__GOAL OF THE EXERCISE__. Repeat, without any change, the entries presented below.

__DATA IN THIS EXERCISE__.
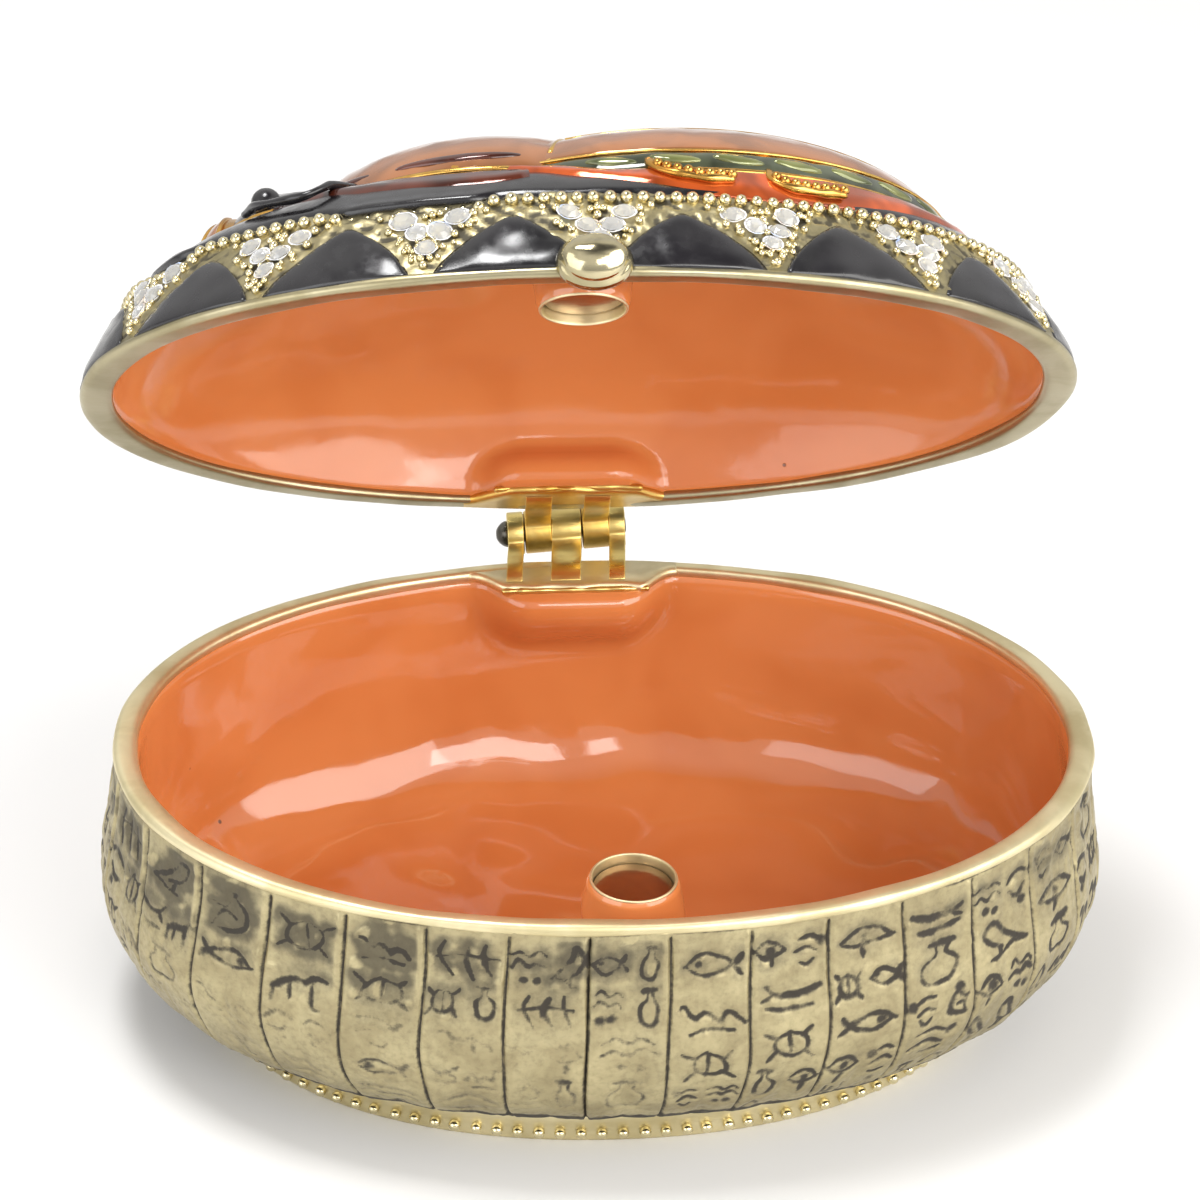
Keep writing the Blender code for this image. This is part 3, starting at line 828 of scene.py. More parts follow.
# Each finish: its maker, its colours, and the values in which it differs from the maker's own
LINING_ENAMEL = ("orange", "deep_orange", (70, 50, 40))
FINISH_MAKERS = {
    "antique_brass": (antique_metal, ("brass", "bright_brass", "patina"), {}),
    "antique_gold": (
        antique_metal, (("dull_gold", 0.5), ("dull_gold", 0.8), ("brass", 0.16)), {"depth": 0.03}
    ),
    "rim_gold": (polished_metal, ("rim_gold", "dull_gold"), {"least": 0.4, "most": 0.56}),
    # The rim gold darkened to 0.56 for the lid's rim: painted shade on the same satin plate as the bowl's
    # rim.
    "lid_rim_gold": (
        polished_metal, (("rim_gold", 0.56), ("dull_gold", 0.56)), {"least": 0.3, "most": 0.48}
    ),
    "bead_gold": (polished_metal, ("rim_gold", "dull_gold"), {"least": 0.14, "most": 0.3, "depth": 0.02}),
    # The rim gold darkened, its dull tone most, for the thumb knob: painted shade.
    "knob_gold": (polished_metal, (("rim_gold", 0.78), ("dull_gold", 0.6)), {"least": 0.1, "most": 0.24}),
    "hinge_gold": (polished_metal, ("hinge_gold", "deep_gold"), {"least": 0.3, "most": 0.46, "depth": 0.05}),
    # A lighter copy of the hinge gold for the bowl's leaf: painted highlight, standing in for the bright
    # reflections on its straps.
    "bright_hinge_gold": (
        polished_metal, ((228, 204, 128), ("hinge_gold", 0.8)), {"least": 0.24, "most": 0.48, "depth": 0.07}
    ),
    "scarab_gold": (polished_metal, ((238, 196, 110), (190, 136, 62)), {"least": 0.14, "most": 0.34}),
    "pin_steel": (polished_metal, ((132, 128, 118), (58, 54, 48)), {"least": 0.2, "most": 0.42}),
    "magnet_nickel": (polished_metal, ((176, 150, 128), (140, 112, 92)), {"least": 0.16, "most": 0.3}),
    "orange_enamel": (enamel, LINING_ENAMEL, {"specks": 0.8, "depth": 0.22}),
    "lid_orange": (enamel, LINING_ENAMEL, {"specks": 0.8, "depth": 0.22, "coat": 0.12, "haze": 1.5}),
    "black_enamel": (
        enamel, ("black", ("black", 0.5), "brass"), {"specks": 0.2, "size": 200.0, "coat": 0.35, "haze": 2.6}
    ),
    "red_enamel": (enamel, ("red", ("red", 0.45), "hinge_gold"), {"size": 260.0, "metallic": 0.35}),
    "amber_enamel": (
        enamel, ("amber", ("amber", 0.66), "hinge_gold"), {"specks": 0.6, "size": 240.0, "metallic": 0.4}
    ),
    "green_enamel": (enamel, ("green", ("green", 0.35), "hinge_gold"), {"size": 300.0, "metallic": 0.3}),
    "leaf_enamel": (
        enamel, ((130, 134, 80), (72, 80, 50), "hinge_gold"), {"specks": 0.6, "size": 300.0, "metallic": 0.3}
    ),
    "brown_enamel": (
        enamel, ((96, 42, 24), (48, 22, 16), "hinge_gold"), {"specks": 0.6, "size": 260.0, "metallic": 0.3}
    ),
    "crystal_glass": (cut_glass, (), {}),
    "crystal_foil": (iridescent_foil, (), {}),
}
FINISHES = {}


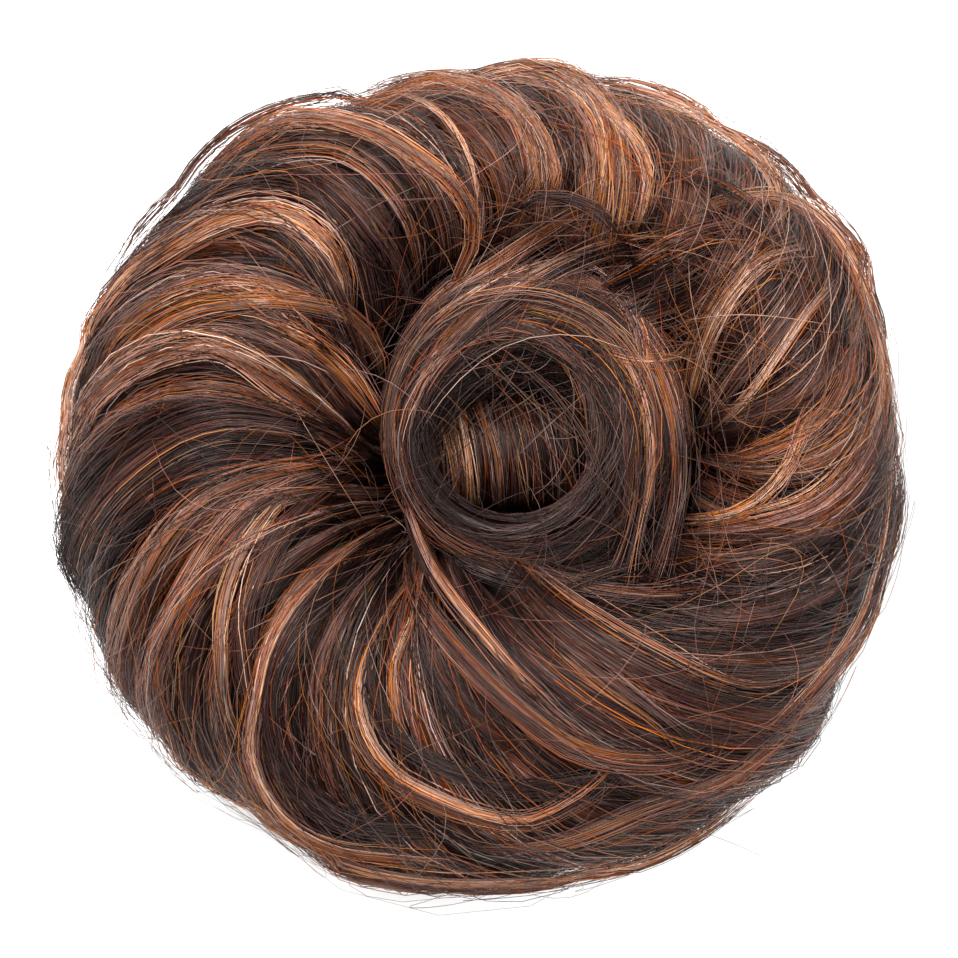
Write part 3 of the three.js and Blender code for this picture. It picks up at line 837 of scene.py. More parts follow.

__FULL RESPONSE__.
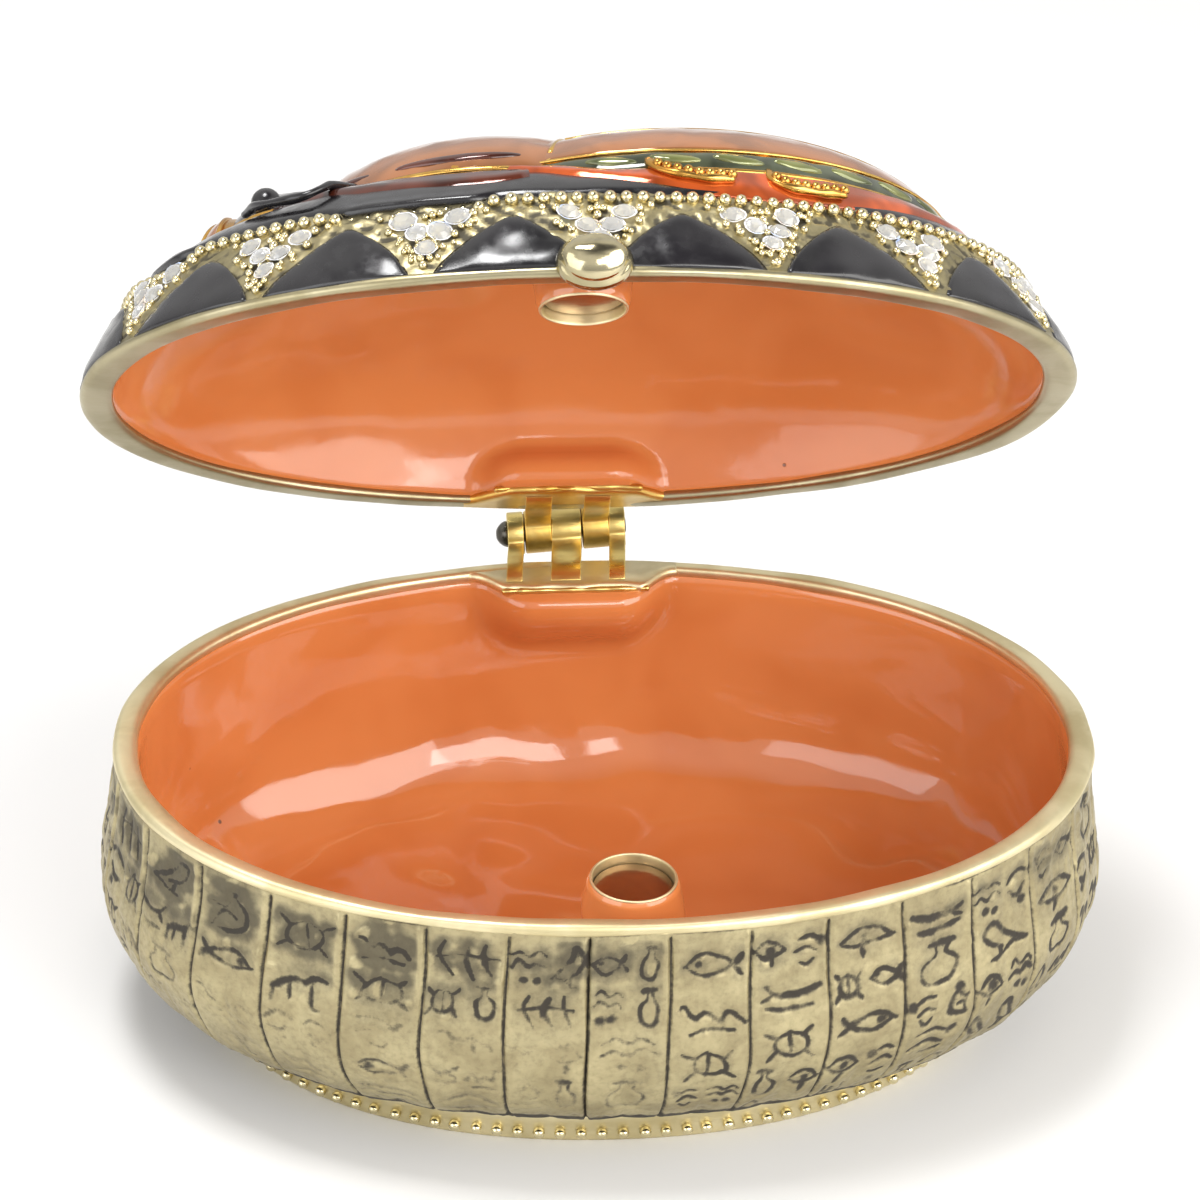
Keep writing the Blender code for this image. This is part 3, starting at line 828 of scene.py. More parts follow.
# Each finish: its maker, its colours, and the values in which it differs from the maker's own
LINING_ENAMEL = ("orange", "deep_orange", (70, 50, 40))
FINISH_MAKERS = {
    "antique_brass": (antique_metal, ("brass", "bright_brass", "patina"), {}),
    "antique_gold": (
        antique_metal, (("dull_gold", 0.5), ("dull_gold", 0.8), ("brass", 0.16)), {"depth": 0.03}
    ),
    "rim_gold": (polished_metal, ("rim_gold", "dull_gold"), {"least": 0.4, "most": 0.56}),
    # The rim gold darkened to 0.56 for the lid's rim: painted shade on the same satin plate as the bowl's
    # rim.
    "lid_rim_gold": (
        polished_metal, (("rim_gold", 0.56), ("dull_gold", 0.56)), {"least": 0.3, "most": 0.48}
    ),
    "bead_gold": (polished_metal, ("rim_gold", "dull_gold"), {"least": 0.14, "most": 0.3, "depth": 0.02}),
    # The rim gold darkened, its dull tone most, for the thumb knob: painted shade.
    "knob_gold": (polished_metal, (("rim_gold", 0.78), ("dull_gold", 0.6)), {"least": 0.1, "most": 0.24}),
    "hinge_gold": (polished_metal, ("hinge_gold", "deep_gold"), {"least": 0.3, "most": 0.46, "depth": 0.05}),
    # A lighter copy of the hinge gold for the bowl's leaf: painted highlight, standing in for the bright
    # reflections on its straps.
    "bright_hinge_gold": (
        polished_metal, ((228, 204, 128), ("hinge_gold", 0.8)), {"least": 0.24, "most": 0.48, "depth": 0.07}
    ),
    "scarab_gold": (polished_metal, ((238, 196, 110), (190, 136, 62)), {"least": 0.14, "most": 0.34}),
    "pin_steel": (polished_metal, ((132, 128, 118), (58, 54, 48)), {"least": 0.2, "most": 0.42}),
    "magnet_nickel": (polished_metal, ((176, 150, 128), (140, 112, 92)), {"least": 0.16, "most": 0.3}),
    "orange_enamel": (enamel, LINING_ENAMEL, {"specks": 0.8, "depth": 0.22}),
    "lid_orange": (enamel, LINING_ENAMEL, {"specks": 0.8, "depth": 0.22, "coat": 0.12, "haze": 1.5}),
    "black_enamel": (
        enamel, ("black", ("black", 0.5), "brass"), {"specks": 0.2, "size": 200.0, "coat": 0.35, "haze": 2.6}
    ),
    "red_enamel": (enamel, ("red", ("red", 0.45), "hinge_gold"), {"size": 260.0, "metallic": 0.35}),
    "amber_enamel": (
        enamel, ("amber", ("amber", 0.66), "hinge_gold"), {"specks": 0.6, "size": 240.0, "metallic": 0.4}
    ),
    "green_enamel": (enamel, ("green", ("green", 0.35), "hinge_gold"), {"size": 300.0, "metallic": 0.3}),
    "leaf_enamel": (
        enamel, ((130, 134, 80), (72, 80, 50), "hinge_gold"), {"specks": 0.6, "size": 300.0, "metallic": 0.3}
    ),
    "brown_enamel": (
        enamel, ((96, 42, 24), (48, 22, 16), "hinge_gold"), {"specks": 0.6, "size": 260.0, "metallic": 0.3}
    ),
    "crystal_glass": (cut_glass, (), {}),
    "crystal_foil": (iridescent_foil, (), {}),
}
FINISHES = {}


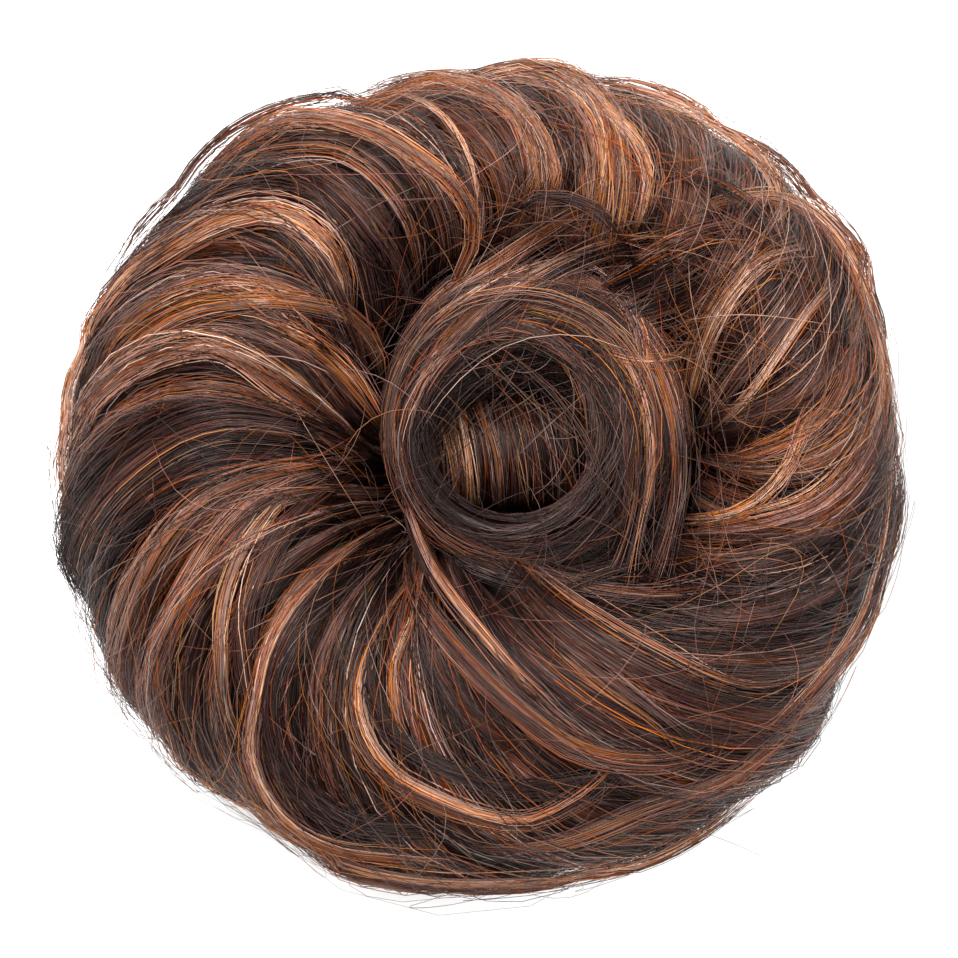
Write part 3 of the three.js and Blender code for this picture. It picks up at line 837 of scene.py. More parts follow.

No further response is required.